9 réponses à “S’il vous plaît, ne venez pas aux urgences parce que vous êtes tombés à vélo (en vous entraînant)!

  1. Merci beaucoup !
    J’apprécie votre blog encore plus durant cette période
    Vos conseils sont plein de bon-sens mais les répéter n’est pas inutile
    Bonne journée Docteur
    Sylvie

  2. Je condivise vos pensées et je respecte tous ceux qui bossent pour nous permettre un confinement en tout confort et sécurité même si on est effectivement en guerre.
    Mais je ne comprends pas comment on peut pas ne mettre la fumée dans l liste des activités dangereuses en ce moment, surtout si on regarde un peu les chiffres des dégâts causés par celle-ci (soit active que passive). Je suis persuadé que, même en cette période, chaque jour quelqu’un est hospitalisé à cause de ça mais personne ne parle… Si en plus
    Ceux qui fument sont entre les catégories à haut risque alors là je ne comprends plus rien…

    1. Bonsoir, merci pour votre message et votre lecture attentive. Je partage votre avis sur l’importance de lutter contre le tabagisme et de conseiller avec insistance aux fumeurs de “profiter” de cette période d’alerte et de risque pour stopper le tabagisme. Je crois que les messages sont assez relayés dans les médias, et je laisse mes collègues dont c’est le domaine porter ces messages. Sportivement.

      1. Bonsoir,
        Je comprends les raisons qui vous amènent à déconseiller les sorties en vélo bien que personnellement, je pense que c’est aussi à chacun de faire attention à ce qu’il fait: que ce soit en cuisinant avec un couteau aiguisé, en traversant la route au feu rouge, en consultant son smartphone en se promenant… bref, si on suit votre raisonnement, on refuse tous les accidentés (têt en l’air et autres) qui débarquent aux urgences, hors ce n’est bien heureusement pas le cas.
        Je trouve le titre de votre article disproportionné (et limite incitateur).
        Je pense qu’il est du devoir de chacun (des fumeurs, des personnes âgées (et des autres groupes à risques) qui s’entassent sur des terrasses ou qui ont des comportements à risque) de réfléchir à ce qu’il fait sans que les autres portent un jugement disproportionné.
        Bonne soirée.

  3. C’est pas le moment de fumer non plus, ni de boire, ni de manger de la merde, ni de polluer en roulant en voiture et en prenant l’avion. Ni de le faire pendant ces 20 dernières années et d’être à risque à cause de cela. Donc oui faire attention en roulant, mais est ce que les autres en font autant? Est ce qu’on est obligé de se sentir coupable en tant que cycliste alors que toutes ces autres activités font 10’0000x plus de morts et engendre beaucoup plus de risque par rapport au coronavirus ?

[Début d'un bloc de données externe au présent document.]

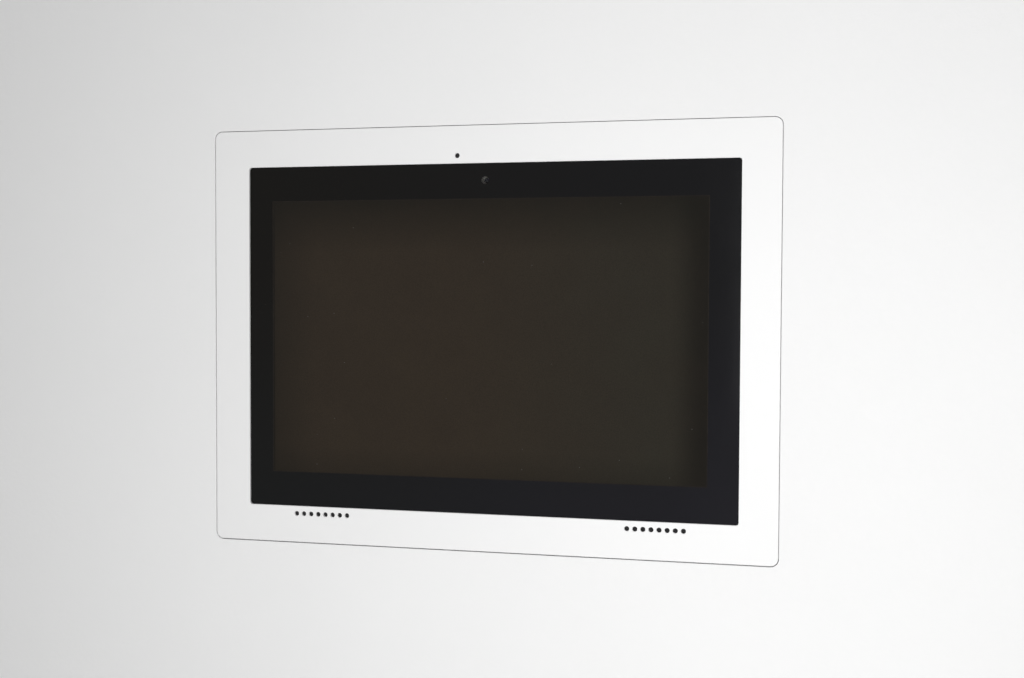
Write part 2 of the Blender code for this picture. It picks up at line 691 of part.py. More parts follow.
def build_tablet_glass():
    bm = block(TABLET_WIDTH, TABLET_HEIGHT, 0.0, GLASS_THICKNESS, TABLET_CORNER)
    ease_rim(bm, 0.0, GLASS_THICKNESS / 4)
    add_part("tablet_glass", bm, COVER_GLASS, (0.0, 0.0, 0.0), TABLET_ROOT)


def build_display_panel():
    width = SCREEN_WIDTH + 2 * PANEL_BORDER
    height = SCREEN_HEIGHT + 2 * PANEL_BORDER
    bm = block(width, height, 0.0, PANEL_THICKNESS)
    add_part("display_panel", bm, PANEL_BACKING, (0.0, PANEL_DEPTH, 0.0), TABLET_ROOT)


def build_tablet_chassis():
    """Shallow metal tray behind the display, inside the back shell's wall."""
    depth = INNARDS_DEPTH - SEAT_GAP - PANEL_DEPTH
    corner = TABLET_CORNER - SHELL_WALL - SEAT_GAP
    bm = block(*CHASSIS, 0.0, depth, corner)
    chassis = add_part("tablet_chassis", bm, CHASSIS_METAL, (0.0, PANEL_DEPTH, 0.0), TABLET_ROOT)
    pocket = (CHASSIS[0] - 2 * CHASSIS_WALL, CHASSIS[1] - 2 * CHASSIS_WALL)
    cut(chassis, block(*pocket, -CUT_OVERRUN, depth - CHASSIS_FLOOR, corner - CHASSIS_WALL))
    slot_z = (SCREEN_HEIGHT / 2 + PANEL_BORDER + pocket[1] / 2) / 2
    slot = (FLEX_SLOT_WIDTH, FLEX_SLOT_HEIGHT, 0.0, depth + CUT_OVERRUN)
    slots = [
        block(*slot, FLEX_SLOT_HEIGHT * FULL_ROUND, (x, slot_z))
        for x in mirrored(FLEX_SLOT_WIDTH)
    ]
    cut(chassis, merge(slots))


# Where the tablet's buttons, port and cameras lie
SHELL_TOP_INSIDE = SHELL_INNER[1] / 2
POWER_X = -TABLET_WIDTH / 2 + POWER_FROM_SIDE
VOLUME_X = -TABLET_WIDTH / 2 + VOLUME_FROM_SIDE
COLLAR_TOP = SHELL_TOP_INSIDE - SEAT_GAP
COLLAR_BOTTOM = COLLAR_TOP - BUTTON_COLLAR
BUTTON_TOP = TABLET_HEIGHT / 2 + BUTTON_STAND
PORT_Z = TABLET_HEIGHT / 2 - PORT_BELOW_TOP
BOARD_BOTTOM = SHELL_TOP_INSIDE - BOARD_TOP_ROOM - BOARD_HEIGHT
SPEAKERS_TOP = -SHELL_TOP_INSIDE + SEAT_GAP + TABLET_SPEAKER_HEIGHT
PORT_X = TABLET_WIDTH / 2 - SHELL_WALL - PORT_LENGTH / 2
REAR_CAMERA_POINT = (TABLET_WIDTH / 2 - REAR_CAMERA_INSET, TABLET_HEIGHT / 2 - REAR_CAMERA_INSET)


def bar(size, centre):
    bm = bmesh.new()
    bmesh.ops.create_cube(bm, size=1.0)
    bmesh.ops.scale(bm, vec=size, verts=bm.verts)
    bmesh.ops.translate(bm, vec=centre, verts=bm.verts)
    return bm


def build_tablet_back_shell():
    front = PANEL_DEPTH
    depth = TABLET_THICKNESS - front
    bm = block(TABLET_WIDTH, TABLET_HEIGHT, 0.0, depth, TABLET_CORNER)
    ease_rim(bm, depth, TABLET_BACK_EDGE, EDGE_SEGMENTS)
    shell = add_part("tablet_back_shell", bm, SHELL_PLASTIC, (0.0, front, 0.0), TABLET_ROOT)
    cut(shell, block(*SHELL_INNER, -CUT_OVERRUN, depth - SHELL_WALL, TABLET_CORNER - SHELL_WALL))
    reach = SHELL_WALL + 2 * CUT_OVERRUN
    middle = INNARDS_MIDDLE - front
    wall_z = (TABLET_HEIGHT - SHELL_WALL) / 2
    slot_depth = BUTTON_DEPTH + 2 * SLOT_CLEARANCE
    buttons = ((POWER_X, POWER_WIDTH), (VOLUME_X, VOLUME_WIDTH))
    openings = [
        bar((width + 2 * SLOT_CLEARANCE, slot_depth, reach), (x, middle, wall_z))
        for x, width in buttons
    ]
    mouth = (reach, INNARDS_THICKNESS - 2 * PORT_WALL, PORT_WIDTH)
    openings.append(bar(mouth, ((TABLET_WIDTH - SHELL_WALL) / 2, middle, PORT_Z)))
    sound_slot = (SOUND_SLOT_LENGTH, SOUND_SLOT_WIDTH, reach)
    openings += [
        bar(sound_slot, (side * SPEAKER_OFFSET + along, middle, -wall_z))
        for side in (-1, 1)
        for along in spaced((SOUND_SLOTS - 1) * SOUND_SLOT_PITCH, SOUND_SLOT_PITCH)
    ]
    cut(shell, merge(openings))
    camera_hole = REAR_CAMERA_DIAMETER + 2 * SLOT_CLEARANCE
    through = (depth - SHELL_WALL - CUT_OVERRUN / 2, depth + CUT_OVERRUN)
    cut(shell, drills([REAR_CAMERA_POINT], camera_hole, *through, MAGNET_SIDES))


def build_battery_pack():
    bm = block(BATTERY_WIDTH, BATTERY_HEIGHT, 0.0, INNARDS_THICKNESS, INNARDS_THICKNESS)
    place = (0.0, INNARDS_DEPTH, (BOARD_BOTTOM + SPEAKERS_TOP) / 2)
    battery = add_part("battery_pack", bm, CELL_WRAP, place, TABLET_ROOT)
    groove = block(
        CELL_GROOVE_WIDTH,
        BATTERY_HEIGHT + 2 * CUT_OVERRUN,
        INNARDS_THICKNESS - CELL_GROOVE_DEPTH,
        INNARDS_THICKNESS + CUT_OVERRUN,
    )
    cut(battery, groove)


def build_main_board():
    """Board with its shield cans and the two side switches under the buttons."""
    middle = BOARD_BOTTOM + BOARD_HEIGHT / 2
    width = SHELL_INNER[0] - 2 * BOARD_SIDE_ROOM
    bm = block(width, BOARD_HEIGHT, 0.0, BOARD_THICKNESS)
    board = add_part("main_board", bm, BOARD_LAMINATE, (0.0, INNARDS_DEPTH, middle), TABLET_ROOT)
    overlap = BOARD_THICKNESS / 2
    cans = [
        block(width, height, overlap, INNARDS_THICKNESS, 0.0, (x, 0.0))
        for x, width, height in SHIELD_SIZES
    ]
    join(board, merge(cans))
    reach = COLLAR_BOTTOM - BUTTON_TRAVEL - SEAT_GAP
    room = INNARDS_THICKNESS / 2 + SWITCH_DEPTH / 2
    switch_top = reach - middle
    switch_bottom = BOARD_HEIGHT / 2 - BOARD_THICKNESS
    centre_z = (switch_top + switch_bottom) / 2
    switches = [
        block(SWITCH_WIDTH, switch_top - switch_bottom, overlap, room, 0.0, (x, centre_z))
        for x in (POWER_X, VOLUME_X - VOLUME_WIDTH / 3, VOLUME_X + VOLUME_WIDTH / 3)
    ]
    join(board, merge(switches))
    notch = REAR_CAMERA_FLANGE + 4 * SLOT_CLEARANCE
    camera = (REAR_CAMERA_POINT[0], REAR_CAMERA_POINT[1] - middle)
    cut(board, block(notch, notch, -CUT_OVERRUN, INNARDS_THICKNESS + CUT_OVERRUN, 0.0, camera))


def build_tablet_speakers():
    for name, x in (("left", -SPEAKER_OFFSET), ("right", SPEAKER_OFFSET)):
        outline = (TABLET_SPEAKER_WIDTH, TABLET_SPEAKER_HEIGHT)
        bm = block(*outline, 0.0, INNARDS_THICKNESS, TABLET_SPEAKER_CORNER, segments=2)
        z = SPEAKERS_TOP - TABLET_SPEAKER_HEIGHT / 2
        add_part(f"tablet_speaker_{name}", bm, LENS_BLACK, (x, INNARDS_DEPTH, z), TABLET_ROOT)


def build_usb_port():
    """Open socket behind the mouth in the shell's right wall."""
    bm = block(PORT_LENGTH - 2 * SEAT_GAP, PORT_WIDTH, 0.0, INNARDS_THICKNESS)
    port = add_part("usb_port", bm, BRIGHT_STEEL, (PORT_X, INNARDS_DEPTH, PORT_Z), TABLET_ROOT)
    mouth = (PORT_LENGTH, INNARDS_THICKNESS - 2 * PORT_WALL, PORT_WIDTH - 2 * PORT_WALL)
    cut(port, bar(mouth, (PORT_WALL + SEAT_GAP, INNARDS_THICKNESS / 2, 0.0)))


def build_front_camera():
    """Stepped barrel with a cone in its nose that narrows to the lens."""
    barrel = FRONT_CAMERA_DIAMETER / 2
    nose = FRONT_CAMERA_NOSE / 2
    profile = [
        (0.0, -FRONT_CAMERA_RECESS),
        (FRONT_CAMERA_LENS / 2, -FRONT_CAMERA_RECESS),
        (FRONT_CAMERA_MOUTH / 2, 0.0),
        (nose, 0.0),
        (nose, -FRONT_CAMERA_STEP),
        (barrel, -FRONT_CAMERA_STEP),
        (barrel, -FRONT_CAMERA_LENGTH),
        (0.0, -FRONT_CAMERA_LENGTH),
    ]
    place = (0.0, PANEL_DEPTH, TABLET_HEIGHT / 2 - CAMERA_BELOW_TOP)
    turned("front_camera", profile, LENS_BLACK, place, TABLET_ROOT)


def build_rear_camera():
    """Barrel through the back shell, with a flange inside and a sunk lens at the back."""
    flange = REAR_CAMERA_FLANGE / 2
    radius = REAR_CAMERA_DIAMETER / 2
    shoulder = SHELL_WALL + SEAT_GAP
    front = TABLET_THICKNESS - INNARDS_DEPTH
    profile = [
        (0.0, front),
        (flange, front),
        (flange, shoulder),
        (radius, shoulder),
        (radius, 0.0),
        (REAR_CAMERA_MOUTH / 2, 0.0),
        (REAR_CAMERA_LENS / 2, REAR_CAMERA_RECESS),
        (0.0, REAR_CAMERA_RECESS),
    ]
    x, z = REAR_CAMERA_POINT
    turned("rear_camera", profile, LENS_BLACK, (x, TABLET_THICKNESS, z), TABLET_ROOT)


def button_body(width):
    """Cap that stands out of its slot, on a collar that keeps it in the shell.

    Its origin is the middle of the collar.
    """
    middle = (COLLAR_TOP + COLLAR_BOTTOM) / 2
    cap_top = BUTTON_TOP - middle
    cap_height = cap_top + BUTTON_CAP_ROOT
    cap = block(width, cap_height, -BUTTON_DEPTH / 2, BUTTON_DEPTH / 2, 0.0, (0.0, cap_top - cap_height / 2))
    half_depth = INNARDS_THICKNESS / 2
    collar = block(width + 2 * BUTTON_COLLAR_LAP, BUTTON_COLLAR, -half_depth, half_depth)
    return cap, collar, middle


def build_button(name, x, width):
    cap, collar, middle = button_body(width)
    button = add_part(name, collar, SHELL_PLASTIC, (x, INNARDS_MIDDLE, middle), TABLET_ROOT)
    join(button, cap)


def shade_round_pieces():
    for part in PARTS.objects:
        if part.type == "MESH" and any(modifier.type == "SCREW" for modifier in part.modifiers):
            part.data.shade_smooth()
            part.modifiers["turn"].use_smooth_shade = True


build_front_cover()
build_sound_meshes()
build_trim_ring()
build_magnets()
build_frame_screws()
build_back_box()
build_cable_grommet()
build_carrier_plate()
build_fastening_pads()
build_standoffs()
build_carrier_screws()
build_tablet_glass()
build_display_panel()
build_tablet_chassis()
build_tablet_back_shell()
build_battery_pack()
build_main_board()
build_tablet_speakers()
build_usb_port()
build_front_camera()
build_rear_camera()
build_button("power_button", POWER_X, POWER_WIDTH)
build_button("volume_rocker", VOLUME_X, VOLUME_WIDTH)
shade_round_pieces()
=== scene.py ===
"""Looks of the flush tablet wall mount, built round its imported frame.

Metres, with X to the right, Y into the wall and Z up, as in the frame.
"""

import json
import math
import random

import bmesh
import bpy
from mathutils import Matrix, Vector

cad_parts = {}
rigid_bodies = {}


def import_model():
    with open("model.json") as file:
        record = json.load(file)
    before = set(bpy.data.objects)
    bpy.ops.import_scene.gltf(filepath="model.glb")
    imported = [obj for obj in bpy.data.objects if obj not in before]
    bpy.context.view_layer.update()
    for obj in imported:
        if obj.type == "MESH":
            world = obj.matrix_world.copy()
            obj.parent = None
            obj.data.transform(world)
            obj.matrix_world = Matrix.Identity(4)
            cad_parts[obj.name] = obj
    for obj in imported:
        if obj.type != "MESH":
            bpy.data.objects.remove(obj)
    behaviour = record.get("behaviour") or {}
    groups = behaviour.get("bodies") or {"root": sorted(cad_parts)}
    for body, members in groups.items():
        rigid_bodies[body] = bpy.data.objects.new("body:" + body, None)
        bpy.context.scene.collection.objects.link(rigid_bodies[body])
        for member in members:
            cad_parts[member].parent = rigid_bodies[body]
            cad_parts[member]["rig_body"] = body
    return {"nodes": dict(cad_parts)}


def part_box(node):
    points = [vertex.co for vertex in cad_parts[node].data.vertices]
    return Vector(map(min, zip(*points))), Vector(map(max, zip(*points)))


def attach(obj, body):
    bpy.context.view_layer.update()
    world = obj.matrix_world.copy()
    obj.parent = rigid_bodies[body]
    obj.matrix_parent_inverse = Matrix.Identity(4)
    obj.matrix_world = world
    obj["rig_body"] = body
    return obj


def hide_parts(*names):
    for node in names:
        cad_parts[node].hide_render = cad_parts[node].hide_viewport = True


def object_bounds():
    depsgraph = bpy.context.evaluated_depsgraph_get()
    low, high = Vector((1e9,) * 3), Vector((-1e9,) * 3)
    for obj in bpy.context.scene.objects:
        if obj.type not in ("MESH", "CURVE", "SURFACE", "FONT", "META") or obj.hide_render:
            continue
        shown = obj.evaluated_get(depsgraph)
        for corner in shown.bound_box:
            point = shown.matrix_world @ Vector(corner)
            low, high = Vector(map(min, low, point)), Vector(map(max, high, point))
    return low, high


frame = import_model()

cad_low, cad_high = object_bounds()
random.seed(20)

# Camera, solved from the corners of the cover and of its window
EYE = (0.15189, -0.61603, 0.02060)
EYE_YAW = math.radians(13.240)
EYE_PITCH = math.radians(-1.9265)
EYE_ROLL = math.radians(0.235)
LENS = 44.21
SENSOR = 36.0

# Room
WALL_SKIM = 0.0001
WALL_GAP_LEFT = 0.00045
WALL_GAP_RIGHT = 0.00030
WALL_GAP_TOP = 0.00022
WALL_GAP_BOTTOM = 0.00045
WALL_WIDTH = 3.4
WALL_TOP = 1.4
FLOOR_LEVEL = -0.60
FLOOR_SIZE = 40.0
ROOM_LIGHT = 0.27
ROOM_VIEW = 0.80
FLOOR_GLOW = 0.45

# Lamps: name, place, target, size and power
LAMPS = (
    ("front_lamp", (0.165, -0.73, -0.05), (0.165, 0.0, -0.05), (0.11, 0.50), 4.15),
    ("rear_lamp", (-0.55, 0.95, 0.70), (0.0, 0.0, 0.0), (1.60, 1.60), 7.0),
    ("rear_low_lamp", (0.90, 0.80, -0.10), (0.0, 0.0, 0.0), (0.80, 0.80), 3.0),
)

# Front cover
COVER_BORDER = 0.0181
COVER_CORNER = 0.0036
COVER_EDGE = 0.0002
CUT_EDGE = 0.00008
WINDOW_CORNER = 0.0013
SOUND_HOLE = 0.0024
SPEAKER_HOLES = 8
SPEAKER_PITCH = 0.0038
SHADOW_GAP = 0.0004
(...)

    1. Non, pas coupable. Responsable, comme vous le faites d’habitude. Il ne s’agit pas des autres, mais de ce que chacun est prêt à faire pour tous. Merci pour votre lecture.

  4. Cher Docteur
    L’appel au bon sens et être raisonnable dans les activités physiques pendant cette période est important.
    On peut faire plein d’exercices à la maison pour garder sa forme et on n’a même pas besoin un arsenal d’engins.
    De Plus – on en parle très rarement – une alimentation équilibrée aide également à garder la forme et surtout de maintenir en forme le système immunitaire.
    C’est la nature qui guérit les malades selon Hippocrate.
    A la santé de tout le monde
    Paul

  5. Merci pour cet article.
    Je suis soignant et triathlète. Et je partage totalement votre avis.